The Harper test clearly applies not only in cases where the application of a particular scientific test or technique is at issue, but also where expert opinion testimony is offered which is based upon an analysis of data supporting a scientific principle or theory. It follows that the reliability test set forth in Harper applied to the admissibility of the expert opinion testimony in the present case, which relied upon an analysis of data to advance the scientific principle or theory that the trauma suffered by Tvrdeich caused her to develop scleroderma. To the extent Orkin Exterminating, 215 Ga. App. at 593 and J. B. Hunt Transport, 236 Ga. App. at 635 can be construed to hold that Harper has no application to the present case, they should he overruled.

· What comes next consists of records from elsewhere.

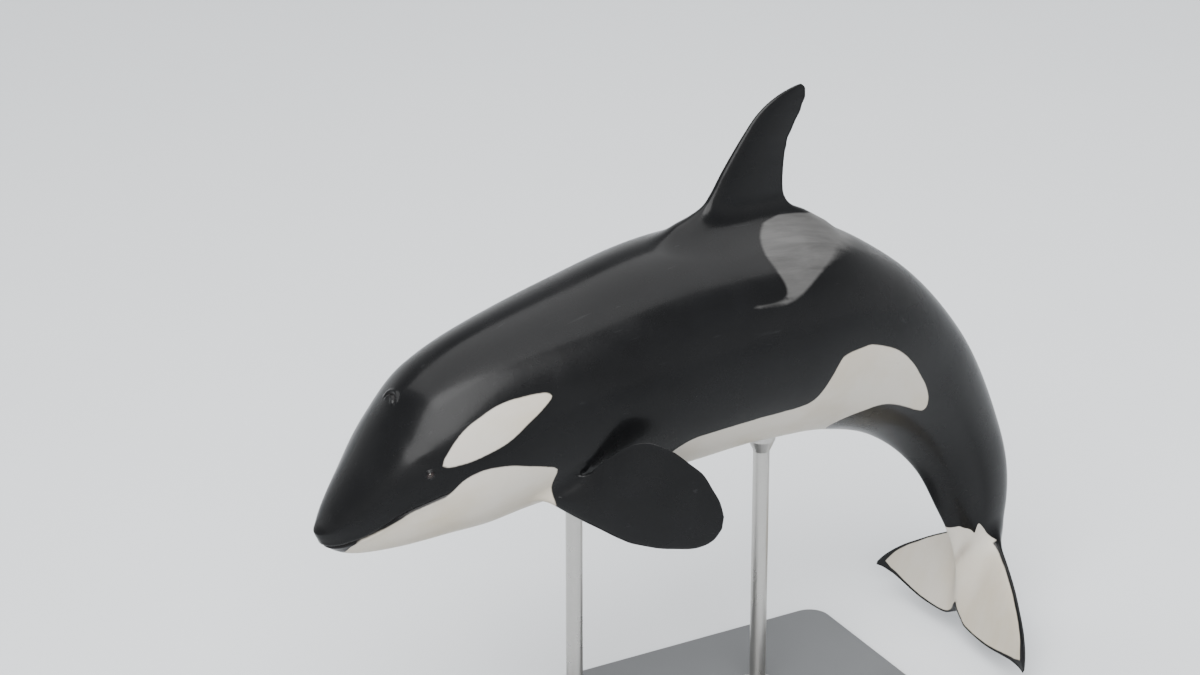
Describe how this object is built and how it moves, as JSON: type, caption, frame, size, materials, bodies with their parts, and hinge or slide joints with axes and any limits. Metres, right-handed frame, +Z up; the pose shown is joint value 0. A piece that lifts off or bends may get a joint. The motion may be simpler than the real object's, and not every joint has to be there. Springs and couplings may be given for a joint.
{
  "type": "orca model on a display stand",
  "caption": "Life-size leaping orca, nose down and tail curled under, with dorsal fin, flippers and flukes, held over a flat base by upright rods.",
  "frame": {"origin": "middle of the underside of the stand's base", "axes": "+Z up; the animal faces -X, its tail is towards +X, and its left side is -Y"},
  "size_m": [4.2715, 1.7488, 3.56],
  "materials": {
    "hide": "wet-look black hide with cream and grey patches",
    "fluke_hide": "cream underside with a black margin, black above",
    "eye": "polished dark brown",
    "stand": "satin grey paint"
  },
  "bodies": {
    "root": {"head": "hide", "torso": "hide", "tail_stock": "hide", "dorsal_fin": "hide", "flipper_left": "hide", "flipper_right": "hide", "fluke_left": "fluke_hide", "fluke_right": "fluke_hide", "eye_left": "eye", "eye_right": "eye", "stand_base": "stand", "stand_rod_front": "stand", "stand_rod_rear": "stand"}
  },
  "joints": []
}
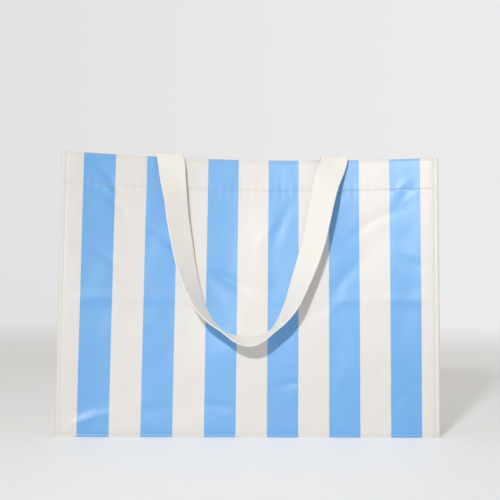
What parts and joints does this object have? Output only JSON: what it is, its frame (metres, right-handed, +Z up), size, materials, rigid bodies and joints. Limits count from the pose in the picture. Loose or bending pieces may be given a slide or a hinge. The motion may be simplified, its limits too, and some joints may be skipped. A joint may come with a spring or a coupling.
{
  "type": "striped carry-all bag",
  "caption": "Wide upright carry-all bag of striped woven sheet with folded side gussets, a faced open rim and two webbing loop handles.",
  "frame": {"origin": "on the floor, under the middle of the bag's base", "axes": "+Z up to the mouth, -Y towards the front panel, +X along the bag's width, to the right when seen from the front"},
  "size_m": [0.53, 0.2178, 0.3905],
  "materials": {
    "striped_weave": "coated woven plastic, blue and off-white stripes, soft sheen",
    "plain_weave": "coated woven plastic, off-white, soft sheen",
    "webbing": "matt woven webbing, off-white"
  },
  "bodies": {
    "bag": {"front_panel": "striped_weave", "back_panel": "striped_weave", "left_gusset": "plain_weave", "right_gusset": "plain_weave", "base_panel": "plain_weave", "front_facing": "plain_weave", "back_facing": "plain_weave", "left_facing": "plain_weave", "right_facing": "plain_weave", "front_handle_left_end": "webbing", "front_handle_right_end": "webbing", "back_handle_left_end": "webbing", "back_handle_right_end": "webbing"},
    "front_handle": {"front_handle_loop": "webbing"},
    "back_handle": {"back_handle_loop": "webbing"}
  },
  "joints": [
    {"name": "front_handle_swing", "type": "hinge", "parent": "bag", "child": "front_handle", "pos_m": [0, -0.02401, 0.3875], "axis": [-1, 0, 0], "range_deg": [0, 155]},
    {"name": "back_handle_swing", "type": "hinge", "parent": "bag", "child": "back_handle", "pos_m": [0, 0.02401, 0.3875], "axis": [1, 0, 0], "range_deg": [0, 155]}
  ]
}
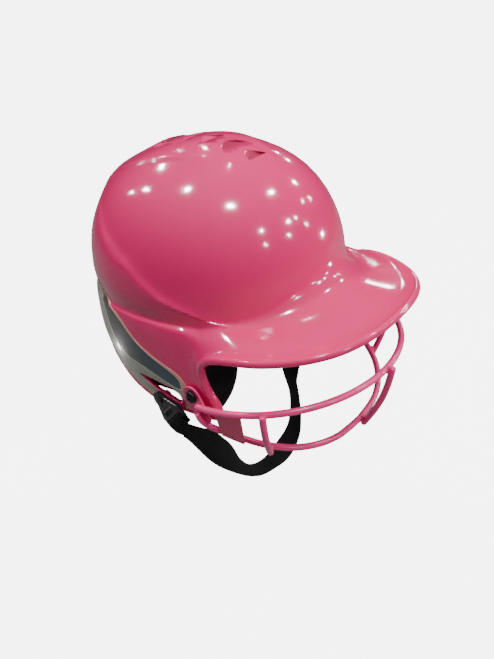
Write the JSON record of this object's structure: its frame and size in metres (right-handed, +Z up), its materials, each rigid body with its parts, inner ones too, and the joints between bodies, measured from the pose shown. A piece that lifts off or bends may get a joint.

Because the trial court erroneously failed to exercise its discretion to determine under Harper whether or not this expert opinion testimony was reliable and admissible, the judgment in this case should be affirmed on condition and the case remanded to the trial court with directions to apply the reliability test set forth in Harper. If the trial court finds under Harper that the testimony was reliable and admissible, then the judgment should stand affirmed, subject to Home Depot’s right to appeal that finding. If, however, the trial court finds under Harper that the testimony was unreliable and should have been excluded, then Home Depot should be granted a new trial.

*588Decided July 16, 2004 Hawkins & Parnell, Michael J. Goldman, Bondurant, Mixson & Elmore, Frank M. Lowrey IV, Nicole G. Iannarone, Gray, Hedrick & Edenfield, Lloyd B. Hedrick, Jr., for appellant. Evans & Evans, Larry K. Evans, Cramer & Peavy, James E. Peavy, for appellees.

2. Home Depot’s claim that there was a lack of evidence to support the award of attorney fees may be rendered moot if a new trial is required. Accordingly, I would reserve ruling on this issue and give Home Depot the right to raise it again in its appeal, if necessary, from the trial court’s findings on remand.

J. B. Hunt Transport v. Brown, 236 Ga. App. 634,635 (512 SE2d 34) (1999), which relies on Orkin Exterminating, apparently takes this view.